◆ Data lines:
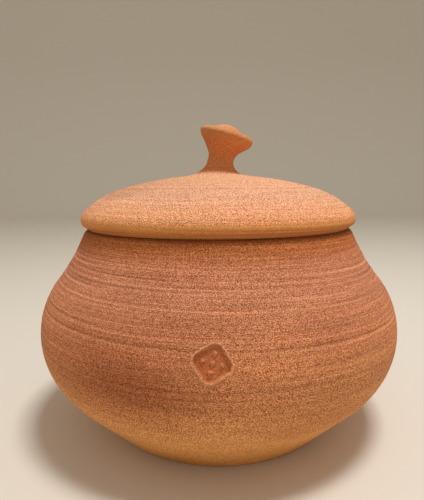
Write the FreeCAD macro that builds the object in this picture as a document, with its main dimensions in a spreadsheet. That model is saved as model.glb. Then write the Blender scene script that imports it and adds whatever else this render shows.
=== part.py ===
import FreeCAD, Part
import math
import os
import re
import Sketcher
from FreeCAD import Vector

# Lidded clay pot, thrown on a wheel: a round-bellied pot that stands on a flat trimmed foot,
# and a domed lid that rests on the rim, with a ring inside the mouth and a leaning knob on top.
# Millimetres and degrees. Z is up, and the origin is the centre of the foot, on the table.

doc = FreeCAD.newDocument("lidded_pot")
sheet = doc.addObject("Spreadsheet::Sheet", "sizes")

SIZES = [
    # The pot, from the foot up to the rim
    ("foot_inset", 43.6, "how far the foot's edge lies in from the widest place"),
    ("foot_round", 3.0, "rounding of the foot's edge"),
    ("belly_height", 67.2, "height of the widest place above the table"),
    ("belly_low_curve", 52.8, "radius of the curve below the widest place"),
    ("shoulder_rise", 34.6, "height of the shoulder above the widest place"),
    ("shoulder_flare", 12.2, "how far the widest place stands out from the shoulder"),
    ("neck_rise", 32.7, "height of the rim above the shoulder"),
    ("neck_flare", 19.6, "how far the shoulder stands out from the rim"),
    ("rim_radius", 88.2, "outer radius of the rim"),
    ("rim_width", 7.0, "width of the rim"),
    ("rim_outer_round", 3.4, "rounding of the rim's outer edge"),
    ("rim_inner_round", 1.2, "rounding of the mouth's edge"),
    ("wall", 6.5, "thickness of the pot's wall"),
    ("base_thickness", 8.0, "thickness of the pot's base"),
    ("floor_curve", 24.0, "rounding between floor and wall inside"),
    # The stamp in the belly
    ("stamp_turn", -2.2, "place of the stamp round the pot, from the front"),
    ("stamp_rise", 14.7, "angle of the stamp above the widest place"),
    ("stamp_side", 15.5, "side of the square stamp"),
    ("stamp_corner", 4.2, "rounding of the stamp's corners"),
    ("stamp_spin", 31.5, "turn of the square in its own plane"),
    ("stamp_depth", 1.9, "depth of the pressed square"),
    ("stamp_dot_radius", 1.3, "radius of the five raised dots in the stamp"),
    ("stamp_dot_spread", 3.3, "place of the outer dots from the middle, across and up"),
    ("stamp_dot_height", 0.8, "height of the dots above the pressed floor"),
    # The lid, from the rim up to the crown
    ("seat_inset", 2.0, "how far the lid's flat seat stops short of the rim's outside"),
    ("lid_overhang", 2.7, "how far the lid's widest place stands out past the rim"),
    ("lid_edge_rise", 5.4, "height of the lid's widest place above the rim"),
    ("lid_under_curve", 3.5, "radius of the curve below the lid's widest place"),
    ("lid_edge_curve", 11.3, "radius of the curve above the lid's widest place"),
    ("lid_shoulder_inset", 26.7, "how far the lid's shoulder lies in from its widest place"),
    ("lid_shoulder_rise", 20.4, "height of the lid's shoulder above its widest place"),
    ("lid_crown_rise", 8.4, "height of the lid's crown above its shoulder"),
    ("lid_wall", 7.0, "thickness of the lid's dome"),
    ("ring_clearance", 1.5, "gap between the lid's ring and the mouth"),
    ("ring_width", 6.0, "thickness of the lid's ring"),
    ("ring_depth", 9.0, "depth of the lid's ring below the rim's top"),
    ("ring_round", 1.5, "rounding of the ring's lower edges"),
    ("hollow_round", 8.0, "rounding between the ring and the hollow of the dome"),
    # The head of the knob, above its widest section
    ("head_round", 2.8, "rounding of the head's upper edge"),
    ("ledge_width", 3.4, "width of the ledge between the head's edge and its button"),
    ("ledge_drop", 1.1, "depth of that ledge"),
    ("button_rise", 4.6, "height of the button above the top of the head's edge"),
    ("button_round", 2.5, "rounding between the ledge and the button"),
]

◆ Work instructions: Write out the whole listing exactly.

◆ Response to this exercise:
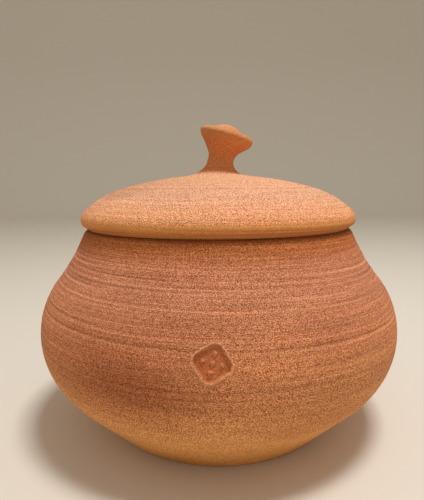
Write the FreeCAD macro that builds the object in this picture as a document, with its main dimensions in a spreadsheet. That model is saved as model.glb. Then write the Blender scene script that imports it and adds whatever else this render shows.
=== part.py ===
import FreeCAD, Part
import math
import os
import re
import Sketcher
from FreeCAD import Vector

# Lidded clay pot, thrown on a wheel: a round-bellied pot that stands on a flat trimmed foot,
# and a domed lid that rests on the rim, with a ring inside the mouth and a leaning knob on top.
# Millimetres and degrees. Z is up, and the origin is the centre of the foot, on the table.

doc = FreeCAD.newDocument("lidded_pot")
sheet = doc.addObject("Spreadsheet::Sheet", "sizes")

SIZES = [
    # The pot, from the foot up to the rim
    ("foot_inset", 43.6, "how far the foot's edge lies in from the widest place"),
    ("foot_round", 3.0, "rounding of the foot's edge"),
    ("belly_height", 67.2, "height of the widest place above the table"),
    ("belly_low_curve", 52.8, "radius of the curve below the widest place"),
    ("shoulder_rise", 34.6, "height of the shoulder above the widest place"),
    ("shoulder_flare", 12.2, "how far the widest place stands out from the shoulder"),
    ("neck_rise", 32.7, "height of the rim above the shoulder"),
    ("neck_flare", 19.6, "how far the shoulder stands out from the rim"),
    ("rim_radius", 88.2, "outer radius of the rim"),
    ("rim_width", 7.0, "width of the rim"),
    ("rim_outer_round", 3.4, "rounding of the rim's outer edge"),
    ("rim_inner_round", 1.2, "rounding of the mouth's edge"),
    ("wall", 6.5, "thickness of the pot's wall"),
    ("base_thickness", 8.0, "thickness of the pot's base"),
    ("floor_curve", 24.0, "rounding between floor and wall inside"),
    # The stamp in the belly
    ("stamp_turn", -2.2, "place of the stamp round the pot, from the front"),
    ("stamp_rise", 14.7, "angle of the stamp above the widest place"),
    ("stamp_side", 15.5, "side of the square stamp"),
    ("stamp_corner", 4.2, "rounding of the stamp's corners"),
    ("stamp_spin", 31.5, "turn of the square in its own plane"),
    ("stamp_depth", 1.9, "depth of the pressed square"),
    ("stamp_dot_radius", 1.3, "radius of the five raised dots in the stamp"),
    ("stamp_dot_spread", 3.3, "place of the outer dots from the middle, across and up"),
    ("stamp_dot_height", 0.8, "height of the dots above the pressed floor"),
    # The lid, from the rim up to the crown
    ("seat_inset", 2.0, "how far the lid's flat seat stops short of the rim's outside"),
    ("lid_overhang", 2.7, "how far the lid's widest place stands out past the rim"),
    ("lid_edge_rise", 5.4, "height of the lid's widest place above the rim"),
    ("lid_under_curve", 3.5, "radius of the curve below the lid's widest place"),
    ("lid_edge_curve", 11.3, "radius of the curve above the lid's widest place"),
    ("lid_shoulder_inset", 26.7, "how far the lid's shoulder lies in from its widest place"),
    ("lid_shoulder_rise", 20.4, "height of the lid's shoulder above its widest place"),
    ("lid_crown_rise", 8.4, "height of the lid's crown above its shoulder"),
    ("lid_wall", 7.0, "thickness of the lid's dome"),
    ("ring_clearance", 1.5, "gap between the lid's ring and the mouth"),
    ("ring_width", 6.0, "thickness of the lid's ring"),
    ("ring_depth", 9.0, "depth of the lid's ring below the rim's top"),
    ("ring_round", 1.5, "rounding of the ring's lower edges"),
    ("hollow_round", 8.0, "rounding between the ring and the hollow of the dome"),
    # The head of the knob, above its widest section
    ("head_round", 2.8, "rounding of the head's upper edge"),
    ("ledge_width", 3.4, "width of the ledge between the head's edge and its button"),
    ("ledge_drop", 1.1, "depth of that ledge"),
    ("button_rise", 4.6, "height of the button above the top of the head's edge"),
    ("button_round", 2.5, "rounding between the ledge and the button"),
]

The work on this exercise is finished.